Writing Wednesay – The Language of Setting

Leslie’s desk

A few weeks ago, I gave a presentation to the Mystery Writers of America Northwest Chapter on setting. I love crafting the settings of my stories, and preparing the presentation—a new topic for me—was great fun. The audience was very complimentary and I hope to give the presentation again to other writers’ groups. (Drop me a line if you’re interested.)

But of course, you can’t say everything! And one aspect I didn’t talk about was the language of a locale.

Language and place are highly interconnected. How do your story people talk about the places where your story occurs? Are they intimately familiar with them, or still trying to figure the place out? How does the language of setting relate to the plot or characterization?

Listen to actual usage. Do locals say the highway, the freeway, the Interstate, the toll road, or something else? I-5, 101, the 101? When a character uses the wrong term, does another correct them, mock them, dismiss them? Does your gangster recognize that the newcomer is really new and begin to suspect him?

In my small town, the original townsite, now home to restaurants and retail but few essential services, is always referred to as “the village.” Anywhere else it would probably be downtown. Towns can outgrow geographic references, even though everyone still uses them—I’m thinking of the Northside and the West End in Billings, neither of which is north or west anymore. Neighborhoods can emerge through development or good PR and acquire a name some residents won’t recognize, like the Tangletown area in Seattle that used to just be a corner of Green Lake or a spot north of Wallingford.

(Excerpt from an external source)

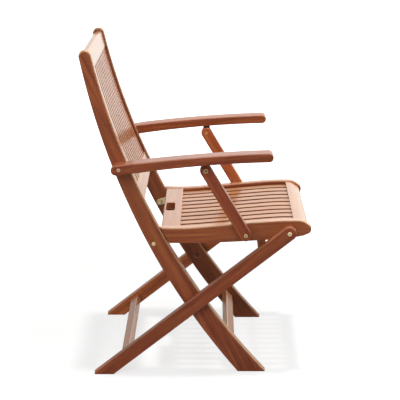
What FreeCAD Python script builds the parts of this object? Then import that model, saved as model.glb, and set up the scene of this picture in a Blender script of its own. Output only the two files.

What words do locals know that might need an explanation?
My husband and I were driving through farm and ranch country in central Montana. I spotted a compound of long low buildings, some obviously metal farm buildings, others wooden and harder to see.
Me: Is that a colony?
Him: I think so.
Half a mile later, we saw the sign for Miller Colony, Fresh Flowers, Eggs. We knew what we meant, no further details required. But a tourist or newcomer unfamiliar with the area might not know what they were seeing or what we were saying. (A colony is a settlement of Hutterites, a German-speaking Anabaptist community similar to the Amish or Mennonites, located mainly in MT, Alberta, and Saskatchewan. The group lives and farms and ranches communally.)

It’s a craft challenge to convey that insider knowledge. If the details advance plot, setting, or characterization, then try conveying it through context, rather than an info dump, like my parenthetical. If it doesn’t advance at least two of the three elements, you may not need it.

An example:
Her, driving through farm country: Is that a colony?
Him: Must be. (Silence.) Did I ever tell you the story about hustling the Hutterites at Hussmans?
Her: And then one of the guys looked at Brian’s cousin’s girlfriend too long and he went after him with the pool cue?
Him: I always wondered what happened to her. She was way too sweet for him.

Not the best example, maybe, but it shows how language and context can be used to convey both an element of setting and the relationship between this couple. They’ve been together long enough to know each other’s stories, and they feel comfortable skipping the detail and cutting to the punch line. Of course, you’d only include even a short snippet like this if it was relevant to some larger aspect of the story.

How will the language of and about place affect your story?